Departments have reduced the annual cost of the civil estate, including offices, laboratories and courts, by an estimated £600 million in real terms between April 2004 and March 2010. Since April 2010, the annual cost of running the estate has reduced by a further £212 million. This is partly down to a freeze, since 2010, on acquiring new properties or extending leases without the permission of the Minister for the Cabinet Office. Nonetheless in many cases, departments are nearing the point where they have consolidated their own estates as much as they can individually, and further savings will require them to share space and use it more flexibly.

In June 2010, the Government confirmed the establishment of the Government Property Unit (GPU) to strengthen central control of the estate. However, the Unit has been slow to change the way the Government manages its estate. In its first year it concentrated on developing plans to transfer the control over the estate to a central body, which it failed to gain support for. The plans were later dropped.

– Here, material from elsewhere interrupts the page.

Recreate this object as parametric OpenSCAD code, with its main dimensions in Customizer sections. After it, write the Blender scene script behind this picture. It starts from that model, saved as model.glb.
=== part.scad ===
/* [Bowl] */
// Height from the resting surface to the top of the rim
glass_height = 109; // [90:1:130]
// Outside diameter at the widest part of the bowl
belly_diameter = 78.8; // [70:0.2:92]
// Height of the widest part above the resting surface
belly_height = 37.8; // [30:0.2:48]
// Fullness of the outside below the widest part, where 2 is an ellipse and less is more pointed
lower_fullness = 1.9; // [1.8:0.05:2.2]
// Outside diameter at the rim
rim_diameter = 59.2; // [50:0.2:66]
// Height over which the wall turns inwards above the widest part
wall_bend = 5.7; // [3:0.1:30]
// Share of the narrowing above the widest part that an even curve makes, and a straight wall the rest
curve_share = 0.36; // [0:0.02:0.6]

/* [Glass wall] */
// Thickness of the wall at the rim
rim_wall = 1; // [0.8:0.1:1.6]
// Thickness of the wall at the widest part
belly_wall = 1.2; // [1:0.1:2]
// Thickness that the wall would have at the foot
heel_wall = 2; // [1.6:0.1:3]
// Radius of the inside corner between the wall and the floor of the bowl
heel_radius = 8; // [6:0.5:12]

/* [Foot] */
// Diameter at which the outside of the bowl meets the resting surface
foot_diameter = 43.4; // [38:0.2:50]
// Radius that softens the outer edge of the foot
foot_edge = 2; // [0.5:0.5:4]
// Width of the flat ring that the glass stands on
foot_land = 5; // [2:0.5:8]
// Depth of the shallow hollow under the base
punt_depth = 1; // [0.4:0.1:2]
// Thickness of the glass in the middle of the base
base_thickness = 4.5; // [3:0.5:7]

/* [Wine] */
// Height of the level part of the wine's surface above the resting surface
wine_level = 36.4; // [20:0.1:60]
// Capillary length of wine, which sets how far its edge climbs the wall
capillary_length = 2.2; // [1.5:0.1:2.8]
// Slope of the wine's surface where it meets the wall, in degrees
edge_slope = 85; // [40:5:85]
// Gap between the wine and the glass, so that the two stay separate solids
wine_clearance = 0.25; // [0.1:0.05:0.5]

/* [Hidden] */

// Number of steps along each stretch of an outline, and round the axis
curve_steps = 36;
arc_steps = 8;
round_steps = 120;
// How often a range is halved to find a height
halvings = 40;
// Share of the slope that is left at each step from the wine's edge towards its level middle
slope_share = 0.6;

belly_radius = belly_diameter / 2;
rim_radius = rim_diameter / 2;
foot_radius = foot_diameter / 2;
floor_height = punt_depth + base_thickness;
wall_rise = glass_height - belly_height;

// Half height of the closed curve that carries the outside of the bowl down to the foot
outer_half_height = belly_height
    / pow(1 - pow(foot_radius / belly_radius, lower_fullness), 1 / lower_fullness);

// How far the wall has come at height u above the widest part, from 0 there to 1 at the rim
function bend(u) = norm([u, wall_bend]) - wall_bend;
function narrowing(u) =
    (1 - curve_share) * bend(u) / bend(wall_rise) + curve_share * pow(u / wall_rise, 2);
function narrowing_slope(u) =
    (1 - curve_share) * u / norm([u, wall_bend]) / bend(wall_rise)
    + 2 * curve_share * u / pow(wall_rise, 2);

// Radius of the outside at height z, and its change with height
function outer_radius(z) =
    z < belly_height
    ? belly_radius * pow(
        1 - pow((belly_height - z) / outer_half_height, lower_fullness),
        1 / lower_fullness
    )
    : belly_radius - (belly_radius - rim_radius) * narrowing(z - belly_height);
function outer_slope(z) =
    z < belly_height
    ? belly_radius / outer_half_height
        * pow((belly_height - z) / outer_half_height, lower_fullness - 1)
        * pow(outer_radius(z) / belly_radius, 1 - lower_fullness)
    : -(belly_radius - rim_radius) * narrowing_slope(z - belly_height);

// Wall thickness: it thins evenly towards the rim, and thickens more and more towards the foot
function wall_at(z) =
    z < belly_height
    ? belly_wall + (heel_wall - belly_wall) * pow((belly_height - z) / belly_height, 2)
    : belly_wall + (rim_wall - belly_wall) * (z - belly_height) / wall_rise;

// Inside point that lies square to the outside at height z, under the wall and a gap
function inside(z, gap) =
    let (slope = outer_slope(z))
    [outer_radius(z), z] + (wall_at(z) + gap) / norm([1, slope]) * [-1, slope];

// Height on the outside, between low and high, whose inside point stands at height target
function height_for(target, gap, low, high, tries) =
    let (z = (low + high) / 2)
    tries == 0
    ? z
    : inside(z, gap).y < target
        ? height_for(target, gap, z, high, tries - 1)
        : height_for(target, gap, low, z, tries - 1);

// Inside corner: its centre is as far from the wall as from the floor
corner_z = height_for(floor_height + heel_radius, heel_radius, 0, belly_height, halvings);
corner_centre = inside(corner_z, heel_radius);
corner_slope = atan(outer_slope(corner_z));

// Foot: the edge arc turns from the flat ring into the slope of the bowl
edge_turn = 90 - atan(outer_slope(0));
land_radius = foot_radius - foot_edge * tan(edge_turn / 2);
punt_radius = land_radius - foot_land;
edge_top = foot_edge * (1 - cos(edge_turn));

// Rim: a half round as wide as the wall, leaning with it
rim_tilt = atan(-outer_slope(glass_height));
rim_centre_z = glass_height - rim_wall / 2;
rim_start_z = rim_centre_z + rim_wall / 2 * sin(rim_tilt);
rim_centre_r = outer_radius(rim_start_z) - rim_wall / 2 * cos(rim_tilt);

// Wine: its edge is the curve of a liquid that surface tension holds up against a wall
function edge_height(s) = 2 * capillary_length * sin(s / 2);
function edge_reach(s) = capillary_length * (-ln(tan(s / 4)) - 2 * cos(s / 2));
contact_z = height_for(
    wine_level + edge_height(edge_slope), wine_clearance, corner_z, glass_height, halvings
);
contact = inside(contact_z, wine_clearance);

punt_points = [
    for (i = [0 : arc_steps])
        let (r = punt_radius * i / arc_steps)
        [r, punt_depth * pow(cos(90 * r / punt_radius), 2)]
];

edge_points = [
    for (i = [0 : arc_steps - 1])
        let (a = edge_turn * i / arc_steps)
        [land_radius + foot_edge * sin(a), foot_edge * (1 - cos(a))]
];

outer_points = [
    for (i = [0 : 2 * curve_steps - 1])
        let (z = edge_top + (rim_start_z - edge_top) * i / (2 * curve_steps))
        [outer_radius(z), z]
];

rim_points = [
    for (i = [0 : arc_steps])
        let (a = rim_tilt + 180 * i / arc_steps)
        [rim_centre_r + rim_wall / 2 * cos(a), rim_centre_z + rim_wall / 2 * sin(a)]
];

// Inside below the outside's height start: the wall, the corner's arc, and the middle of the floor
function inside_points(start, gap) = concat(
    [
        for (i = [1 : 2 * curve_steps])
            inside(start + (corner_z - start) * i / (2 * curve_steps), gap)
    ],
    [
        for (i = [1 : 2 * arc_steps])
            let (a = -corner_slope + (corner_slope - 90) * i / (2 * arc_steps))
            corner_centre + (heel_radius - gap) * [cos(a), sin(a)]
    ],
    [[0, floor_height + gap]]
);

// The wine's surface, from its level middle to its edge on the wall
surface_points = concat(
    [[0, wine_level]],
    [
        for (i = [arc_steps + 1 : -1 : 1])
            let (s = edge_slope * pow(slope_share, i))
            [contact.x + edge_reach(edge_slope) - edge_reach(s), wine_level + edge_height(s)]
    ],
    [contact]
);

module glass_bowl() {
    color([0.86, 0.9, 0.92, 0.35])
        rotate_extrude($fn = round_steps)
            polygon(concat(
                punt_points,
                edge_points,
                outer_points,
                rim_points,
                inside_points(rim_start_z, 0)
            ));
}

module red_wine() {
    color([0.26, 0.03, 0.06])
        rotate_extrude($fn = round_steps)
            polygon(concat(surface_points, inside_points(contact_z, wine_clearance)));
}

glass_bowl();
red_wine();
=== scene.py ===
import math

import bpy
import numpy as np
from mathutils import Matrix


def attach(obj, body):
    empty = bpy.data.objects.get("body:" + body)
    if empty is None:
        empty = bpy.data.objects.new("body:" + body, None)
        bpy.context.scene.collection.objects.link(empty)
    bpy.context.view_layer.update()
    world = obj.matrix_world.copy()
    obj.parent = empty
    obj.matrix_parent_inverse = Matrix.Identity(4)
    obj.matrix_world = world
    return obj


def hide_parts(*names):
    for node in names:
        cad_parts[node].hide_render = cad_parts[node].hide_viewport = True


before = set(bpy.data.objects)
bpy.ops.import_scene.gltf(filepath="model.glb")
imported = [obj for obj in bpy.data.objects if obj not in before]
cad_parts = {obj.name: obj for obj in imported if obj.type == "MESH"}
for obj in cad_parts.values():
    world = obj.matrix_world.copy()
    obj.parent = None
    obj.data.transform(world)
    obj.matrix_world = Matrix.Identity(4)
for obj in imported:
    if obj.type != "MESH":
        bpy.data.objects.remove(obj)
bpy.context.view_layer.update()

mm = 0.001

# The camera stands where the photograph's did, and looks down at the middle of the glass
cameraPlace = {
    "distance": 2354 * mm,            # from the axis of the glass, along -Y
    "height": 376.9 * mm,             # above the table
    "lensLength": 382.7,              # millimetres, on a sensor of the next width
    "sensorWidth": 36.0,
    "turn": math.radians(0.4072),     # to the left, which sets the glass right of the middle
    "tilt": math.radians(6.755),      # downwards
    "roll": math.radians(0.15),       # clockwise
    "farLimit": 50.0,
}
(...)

Over the course of 2011, the GPU changed its approach and facilitated interdepartmental planning. This sets the basis for improving future property coordination. However, because of the weak commercial property market, departments are finding it difficult to surrender leasehold buildings before their leases expire. The GPU has had to draw up plans that are necessarily opportunistic since decisions on which properties to retain and which to dispose of are based on what is easy to exit rather than on what best meets government’s needs.

While the Government is now exploring how property can help wider civil service reform, the NAO has yet to see this translate into concrete plans.

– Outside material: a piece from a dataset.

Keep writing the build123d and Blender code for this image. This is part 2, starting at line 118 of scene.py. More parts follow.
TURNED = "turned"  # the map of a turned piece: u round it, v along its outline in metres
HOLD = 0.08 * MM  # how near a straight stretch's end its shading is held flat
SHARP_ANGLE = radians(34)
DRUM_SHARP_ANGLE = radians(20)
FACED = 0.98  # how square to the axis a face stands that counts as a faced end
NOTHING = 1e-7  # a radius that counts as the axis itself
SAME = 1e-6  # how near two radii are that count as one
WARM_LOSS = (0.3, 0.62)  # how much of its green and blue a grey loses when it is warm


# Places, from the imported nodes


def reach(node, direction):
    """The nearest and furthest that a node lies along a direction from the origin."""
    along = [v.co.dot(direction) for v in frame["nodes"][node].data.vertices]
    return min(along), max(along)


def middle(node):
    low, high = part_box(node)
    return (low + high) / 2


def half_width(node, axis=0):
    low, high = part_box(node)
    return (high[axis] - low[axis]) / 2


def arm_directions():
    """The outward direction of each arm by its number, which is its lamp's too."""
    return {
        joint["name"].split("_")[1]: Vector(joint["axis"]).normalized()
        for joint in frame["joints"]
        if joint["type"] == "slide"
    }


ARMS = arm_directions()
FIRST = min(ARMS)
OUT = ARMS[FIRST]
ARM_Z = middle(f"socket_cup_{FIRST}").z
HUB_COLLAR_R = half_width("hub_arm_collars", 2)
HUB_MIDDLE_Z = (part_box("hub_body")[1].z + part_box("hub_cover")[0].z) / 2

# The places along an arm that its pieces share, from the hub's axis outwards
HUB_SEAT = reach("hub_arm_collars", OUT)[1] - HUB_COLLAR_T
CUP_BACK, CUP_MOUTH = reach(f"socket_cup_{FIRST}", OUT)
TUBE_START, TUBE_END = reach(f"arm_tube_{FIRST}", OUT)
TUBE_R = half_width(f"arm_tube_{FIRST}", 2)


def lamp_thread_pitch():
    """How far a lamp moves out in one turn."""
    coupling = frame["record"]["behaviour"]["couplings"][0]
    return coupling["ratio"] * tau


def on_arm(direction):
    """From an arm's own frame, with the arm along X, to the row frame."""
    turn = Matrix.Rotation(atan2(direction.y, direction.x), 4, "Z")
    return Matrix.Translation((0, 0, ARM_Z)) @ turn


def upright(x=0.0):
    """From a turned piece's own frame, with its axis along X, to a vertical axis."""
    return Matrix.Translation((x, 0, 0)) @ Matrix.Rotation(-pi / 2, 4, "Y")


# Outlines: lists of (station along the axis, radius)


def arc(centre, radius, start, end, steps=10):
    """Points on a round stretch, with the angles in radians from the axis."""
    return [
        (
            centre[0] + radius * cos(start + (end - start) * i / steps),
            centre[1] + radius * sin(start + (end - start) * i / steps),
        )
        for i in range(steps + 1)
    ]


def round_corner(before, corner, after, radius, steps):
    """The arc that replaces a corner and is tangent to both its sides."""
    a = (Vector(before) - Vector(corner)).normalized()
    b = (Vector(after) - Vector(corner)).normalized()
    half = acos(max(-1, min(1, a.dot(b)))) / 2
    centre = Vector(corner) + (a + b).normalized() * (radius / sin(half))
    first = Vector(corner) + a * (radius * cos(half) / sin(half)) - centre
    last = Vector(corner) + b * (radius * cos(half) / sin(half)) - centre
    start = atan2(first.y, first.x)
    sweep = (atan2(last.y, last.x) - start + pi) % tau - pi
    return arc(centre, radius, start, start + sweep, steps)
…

If the Government achieves an average space utilization of 10 m2 per person, it will release about 2.1 million m2 of space (more than all of the office space at Canary Wharf), costing £830 million a year to run. However, this will require complex and substantial reconfiguration of the estate and depend on moving out of surplus office space in a difficult market. The NAO estimates around £650 million of this reduction can be achieved by 2020 by not renewing leases.

"The cost of the total stock of government office property has gone down markedly in recent years. Further substantial progress will require a step change in the way departments work together, involving an end to their managing their estates in isolation. The Government Property Unit needs to work to overcome the barriers preventing departments sharing office space, and help government find ways of using the estate to facilitate wider improvements in how the civil service works."